NOTE: data must be generated with bigcode-ast-tools
before being able to use
this tool
bigcode-embeddings
allows to generate and visualize embeddings for
AST nodes.
This project should be used with Python 3.
To install the package either run
pip install bigcode-embeddings
or clone the repository and run
cd bigcode-embeddings
pip install -r requirements.txt
python setup.py install
NOTE: tensorflow needs to be installed separately.
Training data can be generated using bigcode-ast-tools
Given a data.txt.gz
generated from a vocabulary of size 30000,
100D embeddings can be trained using
./bin/bigcode-embeddings train -o embeddings/ --vocab-size 30000 --emb-size 100 --l2-value 0.05 --learning-rate 0.01 data.txt.gz
Tensorboard can be used to visualize the progress
tensorboard --logdir embeddings/
After the first epoch, embeddings visualization becomes available from
Tensorboard. The vocabulary TSV file generated by bigcode-ast-tools
can
be loaded to have labels on the embeddings.

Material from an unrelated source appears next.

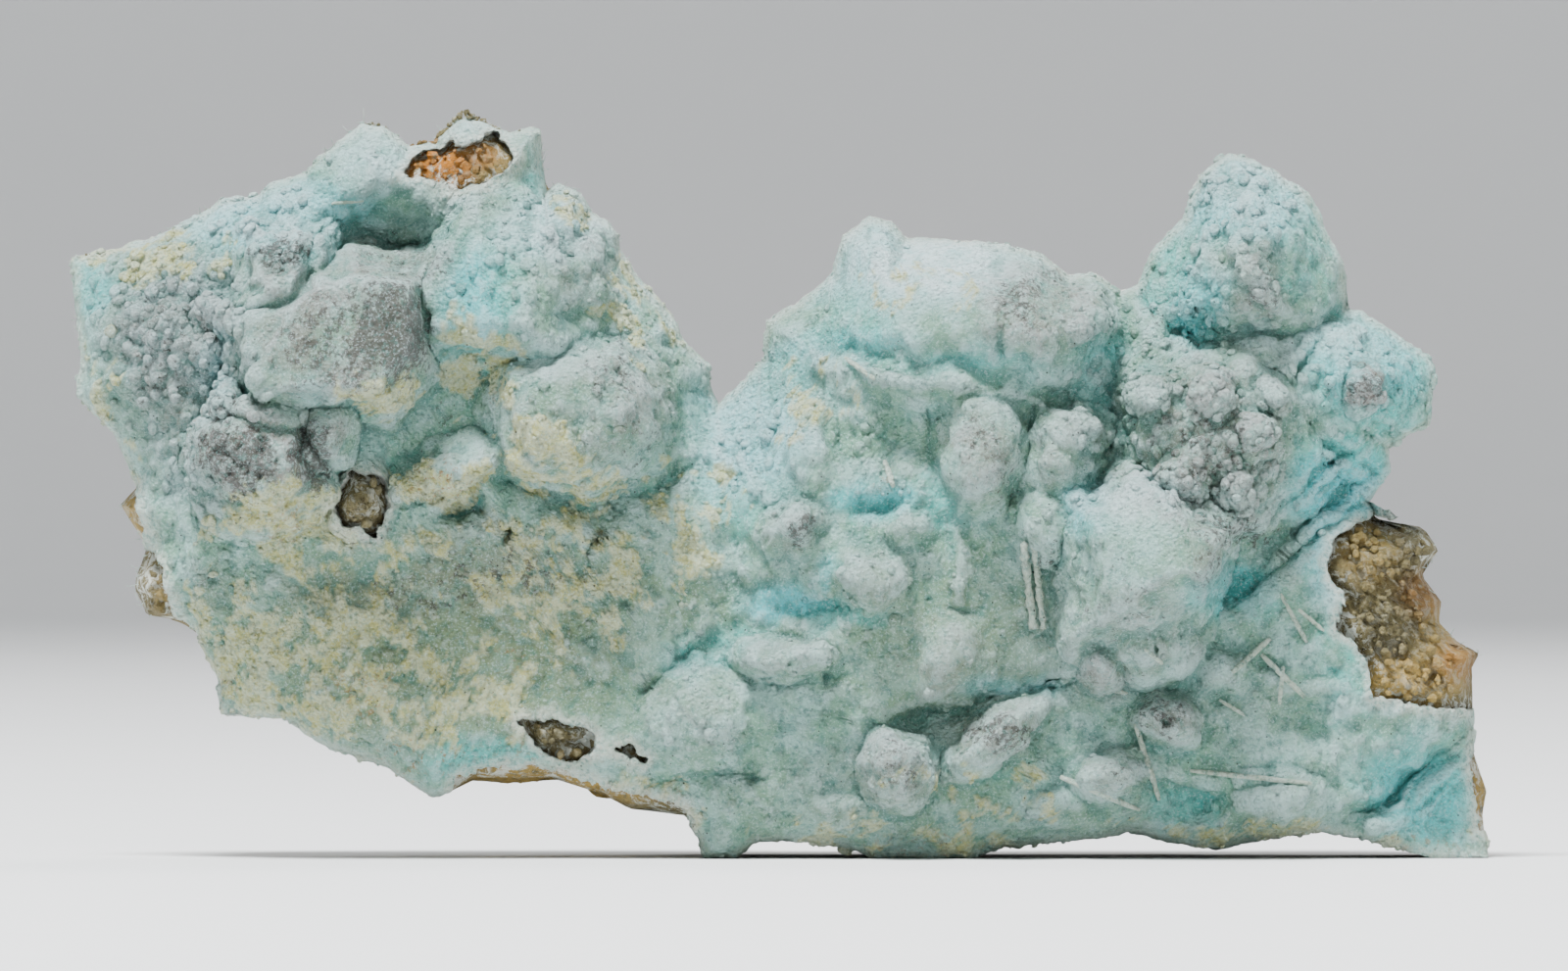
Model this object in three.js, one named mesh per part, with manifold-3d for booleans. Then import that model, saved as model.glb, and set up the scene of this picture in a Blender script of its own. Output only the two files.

Trained embeddings can be visualized using the visualize
subcommand
If the generated vocabulary file is vocab.tsv
, the above embeddings
can be visualized with the following command
./bin/data-explorer visualize clusters -m embeddings/embeddings.bin-STEP -l vocab.tsv
where STEP
should be the largest value found in the embeddings/
directory.
The -i
flag can be passed to generate an interactive plot.